Veteran Upper East Side lawyer Gerald Lefcourt, who has represented controversial political figures like fallen Bronx Democratic Party boss Stanley M. Friedman and the late sex offender and financier Jeffrey Epstein, believes Trump will pardon Manafort if he’s re-elected.
Lefcourt noted that Manafort was “central” to Mueller’s investigation into Russian efforts to influence the election in coordination with Trump campaign aides. Mueller’s team “wanted Manafort to explain, as head of the Trump campaign, why he gave polling information to an [apparent] Russian intelligence agent,” said Lefcourt. The lawyer was referring to Russian Army veteran Konstatin Kilimnik, who was hired by Manafort to serve as his translator and manager of his consulting business in Kiev and was later indicted for obstruction of justice.

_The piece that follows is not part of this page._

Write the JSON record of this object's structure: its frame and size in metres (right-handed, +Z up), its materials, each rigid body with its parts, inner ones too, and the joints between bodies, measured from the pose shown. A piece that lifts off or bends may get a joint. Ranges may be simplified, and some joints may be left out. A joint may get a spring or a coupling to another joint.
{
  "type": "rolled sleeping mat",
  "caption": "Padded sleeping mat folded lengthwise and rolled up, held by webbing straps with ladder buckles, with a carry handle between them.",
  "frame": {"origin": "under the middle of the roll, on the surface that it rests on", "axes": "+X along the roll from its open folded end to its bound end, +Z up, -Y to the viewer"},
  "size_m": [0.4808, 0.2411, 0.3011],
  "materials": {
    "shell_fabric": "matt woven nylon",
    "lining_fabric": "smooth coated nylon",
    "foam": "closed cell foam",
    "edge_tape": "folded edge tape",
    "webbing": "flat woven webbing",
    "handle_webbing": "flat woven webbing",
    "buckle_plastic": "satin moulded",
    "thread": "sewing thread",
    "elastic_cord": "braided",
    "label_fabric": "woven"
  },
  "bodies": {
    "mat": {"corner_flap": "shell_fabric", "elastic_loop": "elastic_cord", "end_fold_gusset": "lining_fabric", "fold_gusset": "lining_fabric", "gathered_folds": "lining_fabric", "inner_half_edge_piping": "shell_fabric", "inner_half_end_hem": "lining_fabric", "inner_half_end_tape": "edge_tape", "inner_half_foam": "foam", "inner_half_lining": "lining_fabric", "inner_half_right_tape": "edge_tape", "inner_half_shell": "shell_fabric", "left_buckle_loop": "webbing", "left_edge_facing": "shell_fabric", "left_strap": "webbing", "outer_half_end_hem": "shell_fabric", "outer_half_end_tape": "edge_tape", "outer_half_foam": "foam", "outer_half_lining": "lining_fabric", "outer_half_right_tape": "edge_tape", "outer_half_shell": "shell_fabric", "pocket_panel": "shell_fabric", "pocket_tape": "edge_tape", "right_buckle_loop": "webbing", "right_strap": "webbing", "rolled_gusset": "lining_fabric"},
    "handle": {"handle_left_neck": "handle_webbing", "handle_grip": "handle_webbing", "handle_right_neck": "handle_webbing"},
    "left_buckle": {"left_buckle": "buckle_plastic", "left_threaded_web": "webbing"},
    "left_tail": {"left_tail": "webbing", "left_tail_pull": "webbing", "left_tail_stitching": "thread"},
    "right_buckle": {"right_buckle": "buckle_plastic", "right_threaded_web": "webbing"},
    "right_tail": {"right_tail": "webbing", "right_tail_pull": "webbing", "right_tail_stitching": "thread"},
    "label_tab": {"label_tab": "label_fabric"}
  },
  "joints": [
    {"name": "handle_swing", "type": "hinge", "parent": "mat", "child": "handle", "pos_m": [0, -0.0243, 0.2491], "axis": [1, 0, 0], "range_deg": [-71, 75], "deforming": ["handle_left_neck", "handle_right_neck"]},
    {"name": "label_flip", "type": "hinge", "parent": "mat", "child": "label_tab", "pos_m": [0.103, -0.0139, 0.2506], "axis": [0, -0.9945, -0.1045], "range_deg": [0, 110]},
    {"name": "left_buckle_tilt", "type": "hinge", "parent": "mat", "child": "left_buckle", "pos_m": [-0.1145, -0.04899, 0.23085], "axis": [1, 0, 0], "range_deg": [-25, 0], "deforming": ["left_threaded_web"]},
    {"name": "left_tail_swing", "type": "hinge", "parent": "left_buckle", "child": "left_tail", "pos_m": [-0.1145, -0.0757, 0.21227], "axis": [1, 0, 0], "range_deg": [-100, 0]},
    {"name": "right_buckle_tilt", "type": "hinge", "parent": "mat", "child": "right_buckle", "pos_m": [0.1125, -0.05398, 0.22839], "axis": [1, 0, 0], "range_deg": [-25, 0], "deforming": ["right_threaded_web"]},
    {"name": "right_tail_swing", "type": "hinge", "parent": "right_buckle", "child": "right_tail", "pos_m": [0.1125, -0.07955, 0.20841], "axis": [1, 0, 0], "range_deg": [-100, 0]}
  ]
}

“Manafort wouldn’t talk and he lied [to Mueller’s investigators] and that has caused his problem now,” Lefcourt opined.
As for Vance, the D.A. has been criticized for failing to bring criminal charges against Trump’s elder children, Ivanka and Donald Trump, Jr., for allegedly misleading prospective buyers of units in the former Trump Soho hotel and condo development; and for accepting a $25,000 donation to his own re-election campaign in 2012 by Trump’s personal lawyer Marc Kasowitz.
However, one New York pol seeking Vance’s job said through a spokesperson that he’s just doing what D.A.s do.
“No one is entitled to preferential treatment under the law,” stated Assemblymember Dan Quart, who represents the Upper East Side. A progressive and former Legal Aid lawyer, Quart announced in September that he will run against three-term incumbent Vance in 2021.
“If the evidence the Manhattan district attorney unearthed during his office’s investigation into Paul Manafort indicates a crime has been committed, he’s correct in his decision to pursue charges,” Quart said. “Follow the evidence.”
Vance, 65, a Democrat, was first elected in 2009. He was endorsed by his late predecessor, Robert Morgenthau.